What the legislation does:

  • Reinstates sales tax on the difference into Michigan law, effective December 15, 2013.  This date allows time to ensure all computer programs, RD-108 forms and other SOS processing issues are up and ready before implementation.
  • Applies only to dealer sales, and includes the purchase of new and used vehicles.
  • A person can receive up to a $2,000 reduction in the taxable price of a vehicle, reducing the amount of sales tax due. 
    • If the person has a trade-in worth $2,000 dollars they reduce the taxable price of the vehicle being purchased by $2,000.  ($120 in sales tax savings.)
    • If they have a $10,000 dollar trade-in they still only reduce the taxable price of the vehicle being purchased by $2,000.  (Also $120 in sales tax savings.)
    • A trade-in valued at less than $2,000 will only reduce the taxable price of the vehicle being purchased by the amount of the trade-in.  (A $1,200 trade-in results in $72 in sales tax savings.)
  • This $2,000 amount is capped until December 31, 2014.
  • Starting January 1, 2015 the $2,000 cap on trade-in value is increased by $500. It increases $500 each January 1st, until it reaches $14,000, at which point the cap is removed and full sales tax on the difference is implemented.
  • Places Michigan on equal footing with bordering states where customers already receive sales tax savings on the full trade-in value of a vehicle.
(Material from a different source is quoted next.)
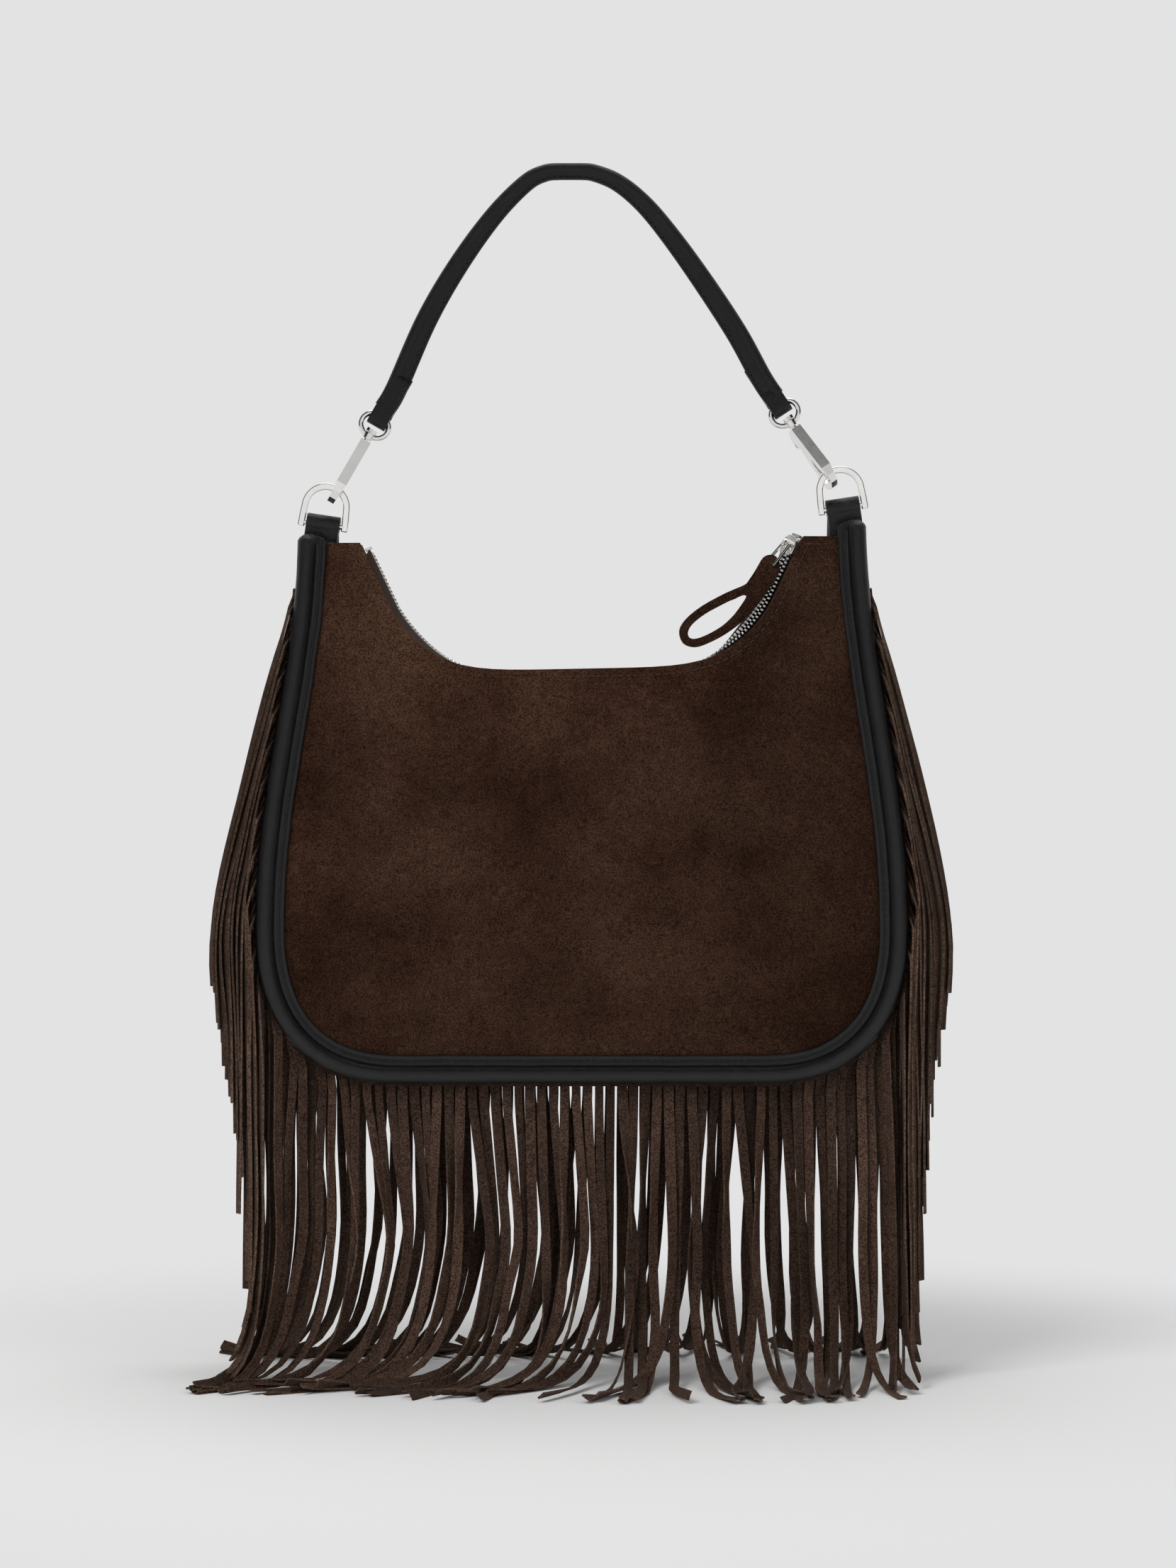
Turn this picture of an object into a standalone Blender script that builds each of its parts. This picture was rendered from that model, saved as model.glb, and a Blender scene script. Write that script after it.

Senator Robertson stated in a press release on the legislation:

"My 'sales tax on the difference' legislation is the result of years of hard work to agree on a responsible solution that will help boost our economy and reduce the tax burden on Michigan consumers, and I look forward to seeing the governor sign this tax relief into law.  This unfair tax policy has cost Michigan consumers more in extra taxes. It is a clear example of how bad tax laws can negatively impact both job providers and consumers."




History of sales tax on the difference:

  • The tax treatment of trade-in vehicles has been a longstanding issue within Michigan's General Sales Tax Act, dating back to 1936 when then Attorney General David H. Crowley commented that ignoring the trade-in value was never in contemplation of the Legislature at the time of passage and the situation should be remedied at the next session.
  • Sales tax on the difference was briefly law in Michigan from January 1, 1984 until February 1, 1985.  It was repealed after just over a year due to "lost revenue concerns."
  • A bill related to this issue has been introduced in Michigan each year for the past 15+ years.
  • It was a top issue with former Governor Granholm who included it within one of her State of the State addresses.
  • Support of the legislation marks a change of position for Governor Snyder.  For most of the past three years he has opposed targeted tax relief in favor of more broad tax relief policy. The ADM, working in conjunction with the bill sponsors and leadership in the House and Senate was able to satisfy Governor Snyder's fiscal and revenue concerns regarding the legislation.
  • Michigan is now one of 45 states allowing customers to receive credit for the value of their trade-in when paying state sales tax.



Rep. Andrea LaFontaine:

"Changing this double taxation is an issue that has been talked about for years because of Michigan's prominence as both the auto manufacturing state and the Great Lakes State, and I am proud to have helped deliver a final solution that saves money for taxpayers across the board."




Sponsored by Senator Dave Robertson (SB 89) and State Representative Andrea LaFontaine (HB 4237), this new legislation opens the door to fully phase in sales tax on the difference with no caps or restrictions.  Now that the legislation is "on the books" ADM can work to improve and strengthen this important tax policy for vehicle purchasers.


The House Fiscal Agency has prepared this detailed analysis, including summary and fiscal impact.



Senate Majority Leader Richardville comment following a legislative session: 

"I'm excited because we're giving something back to the average consumer and ... giving something back that relates to the auto industry, which is kind of big in Michigan. And we're telling people that financially we're in good shape and we're going to share that wealth ... with the people that put the tax money here in Lansing to begin with."